The lecture will include clips and film stills from Sembene’s most influential works.

“Sembene uses forceful portrayals of African women to challenge patriarchy at both the domestic and national levels,” says Pfaff. “He stresses the resourcefulness and resilience of African women, as well as their activism as agents for social change.”

Pfaff, a professor emerita at Howard University, is the author of three books on African cinema and the recipient of several awards for her achievements as a teacher, translator, lecturer and writer.

“Sembene’s success opened doors and paved the way for generations of independent cineastes from Africa and the Black Diaspora,” she says.

Today, in fact, the Nigerian film industry, often referred to as Nollywood, is the second-largest film industry by volume in the world — ahead of Hollywood and behind Bollywood, according to Fortune Magazine.

Pfaff met Sembene in the late 1970s when he visited Howard University. She soon started to incorporate his novels and films into her courses and later received a grant to conduct research in Senegal.

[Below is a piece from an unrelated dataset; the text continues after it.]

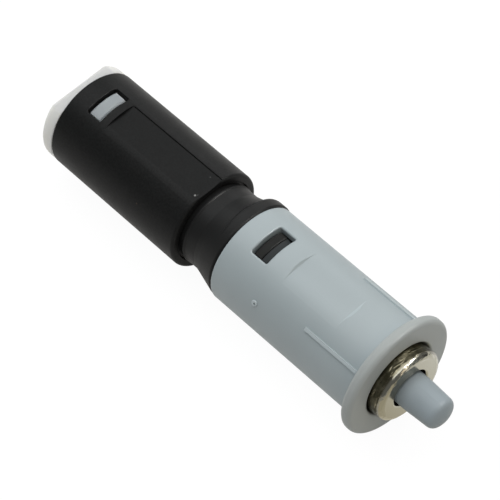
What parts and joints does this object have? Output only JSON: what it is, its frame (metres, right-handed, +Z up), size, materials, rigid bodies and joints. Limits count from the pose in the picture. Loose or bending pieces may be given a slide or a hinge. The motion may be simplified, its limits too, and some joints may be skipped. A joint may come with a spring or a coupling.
{
  "type": "touch latch",
  "caption": "Drill-in magnetic touch latch: flanged barrel, floating ring magnet and a push-to-open plunger run by a heart-track mechanism in a capped rear housing.",
  "frame": {"origin": "on the barrel's axis, in the plane of the flange's rear face, which seats on the panel", "axes": "+X along the latch and out of the plunger's tip, +Z up through the snap windows and the flats"},
  "size_m": [0.0694, 0.018, 0.018],
  "materials": {
    "grey_plastic": "satin moulded grey plastic",
    "grey_plastic_plunger": "satin moulded grey plastic",
    "black_plastic": "satin moulded black plastic",
    "black_plastic_neck": "satin moulded black plastic",
    "black_plastic_carrier": "moulded black plastic",
    "white_plastic": "satin moulded off-white plastic",
    "natural_plastic": "slippery natural acetal",
    "nickel_plate": "bright nickel plating",
    "plate_steel": "zinc-plated steel washer",
    "steel_rod": "drawn steel wire",
    "spring_steel": "spring steel",
    "stop_rubber": "black rubber"
  },
  "bodies": {
    "housing": {"front_barrel": "grey_plastic", "rear_housing": "black_plastic", "coupling_sleeve": "black_plastic_neck", "end_cap": "white_plastic", "guide_rod": "steel_rod", "stop_ring": "stop_rubber", "main_spring": "spring_steel", "magnet_spring": "spring_steel", "follower_spring": "spring_steel"},
    "magnet": {"ring_magnet": "nickel_plate", "pole_plate": "plate_steel", "magnet_carrier": "black_plastic_carrier"},
    "ejector": {"plunger": "grey_plastic_plunger", "cam_slider": "natural_plastic"},
    "follower": {"follower_wire": "steel_rod"}
  },
  "joints": [
    {"name": "magnet_float", "type": "slide", "parent": "housing", "child": "magnet", "axis": [1, 0, 0], "range_m": [-0.00205, 0], "stiffness_N_per_m": 400, "springref_m": 0.004, "deforming": ["magnet_spring"]},
    {"name": "plunger_push", "type": "slide", "parent": "housing", "child": "ejector", "axis": [1, 0, 0], "range_m": [-0.0082, 0], "stiffness_N_per_m": 300, "springref_m": 0.004, "deforming": ["main_spring"]},
    {"name": "follower_swing", "type": "hinge", "parent": "housing", "child": "follower", "pos_m": [-0.0495, 0, 0.0043], "axis": [0, 0, 1], "range_deg": [0, 8.9]}
  ],
  "couplings": [
    {"joint": "follower_swing", "follows": "plunger_push", "rad_per_m": -18.596}
  ]
}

Her interviews there with Sembene resulted in the book “The Cinema of Ousmane Sembene: A Pioneer of African Cinema (1984),” the first about an African filmmaker written in English.

“I enjoy using his didactic approach to film as a pedagogical tool and my students consistently develop a more realistic perception of the continent,” says Pfaff.

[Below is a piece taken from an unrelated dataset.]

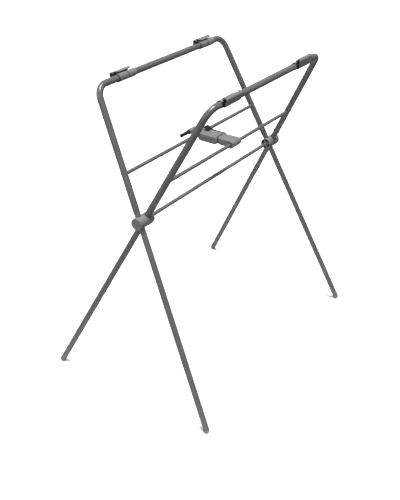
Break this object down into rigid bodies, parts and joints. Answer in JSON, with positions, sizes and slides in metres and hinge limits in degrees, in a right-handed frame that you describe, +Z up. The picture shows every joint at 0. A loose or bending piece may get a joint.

Sembene began his career as a novelist, but turned to cinema not long after writing his 1960 masterpiece, “God’s Bits of Wood.”

Already established as one of Africa’s greatest writers, Sembene’s film work sprang from Senegal’s independence era. His filmography, beginning in 1963, touches five decades and has been noted for an authenticity that helped dismantle Western screen portrayals of Africans.

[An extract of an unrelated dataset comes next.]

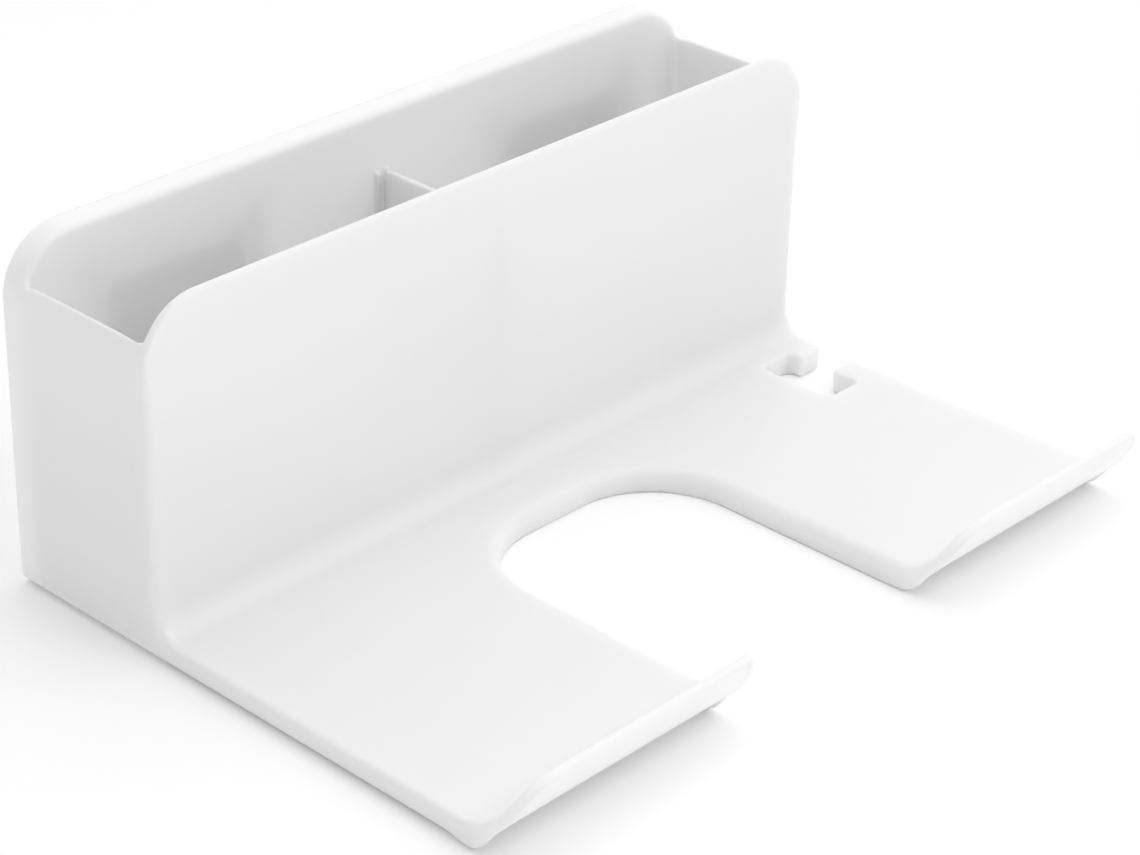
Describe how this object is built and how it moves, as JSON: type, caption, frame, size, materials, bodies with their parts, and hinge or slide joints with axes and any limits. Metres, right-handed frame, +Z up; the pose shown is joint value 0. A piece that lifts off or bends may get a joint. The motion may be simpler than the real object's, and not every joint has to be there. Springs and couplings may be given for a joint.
{
  "type": "hair dryer holder",
  "caption": "Wall-hung plastic hair dryer holder: open two-bay trough over a tray with a U-shaped cradle, turned-up lips and an edge plug slot.",
  "frame": {"origin": "centre of the footprint, level with the underside of the trough and of the tray's skirt", "axes": "+Y towards the wall, +Z up, +X to the right when facing the wall; the tray reaches out towards -Y"},
  "size_m": [0.25, 0.1823, 0.1018],
  "materials": {
    "white_gloss_abs": "semi-gloss moulded white",
    "white_satin_abs": "satin moulded white",
    "foam_tape": "matt closed-cell foam tape"
  },
  "bodies": {
    "wall_mount": {"hanger_plate_left": "white_satin_abs", "hanger_plate_right": "white_satin_abs", "adhesive_pad_left": "foam_tape", "adhesive_pad_right": "foam_tape"},
    "holder": {"holder_body": "white_gloss_abs"},
    "divider": {"divider": "white_gloss_abs"}
  },
  "joints": [
    {"name": "holder_lift", "type": "slide", "parent": "wall_mount", "child": "holder", "axis": [0, 0, 1], "range_m": [0, 0.04]},
    {"name": "divider_lift", "type": "slide", "parent": "holder", "child": "divider", "axis": [0, 0, 1], "range_m": [0, 0.08]}
  ]
}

“African cinema has presented multifaceted views — by Africans, on Africa — that are in sharp contrast to stereotypical, monolithic, ‘otherizing’ Hollywood and European depictions,” says Pfaff.

“I create to talk to my people, my country,” Sembene told London’s Guardian newspaper in 2005. “The priority is that my people can understand me. Africa needs to see its own reflection. A society progresses by asking questions of itself, so I want to be an artist who questions his people.”

Prior to 1960, French colonial authorities prohibited Africans from making their own movies. Sembene’s entry into the medium was a personal artistic shift that took him from page to screen while simultaneously creating the African film industry.

“He was committed to social justice,” says Lillian S. Williams, associate professor in UB’s Department of Transnational Studies, who established the endowed lectureship, now in its second year, in the former Department of African American Studies, now a program within the Department of Transnational Studies.

“I think the issues that Sembene addresses are issues that we’re facing now when we look at Africa and other parts of the world.”

It was Pfaff’s scholarship that helped place African film in context and brought the work of noted filmmakers, including Sembene, into a wider public view, according to Williams, who was a Howard faculty member with Pfaff in the mid-1980s before coming to UB.

“Sembene’s films help us to better understand a culture,” Williams says.

It’s a body of work that Pfaff says uses a blend of art and politics.

“Rather than purvey Utopian dreams about the continent, his works project cinema as a ‘night school’ to present a wide range of real cultural, political and economic issues that have affected his country and other African nations,” she says.

Sembene is also the subject of recent film work.

The documentary “Sembene!,” co-directed by Samba Gadjigo and Jason Silverman, premiered last year at the Sundance Film Festival and also played at the Cannes Film Festival and the Venice Film Festival.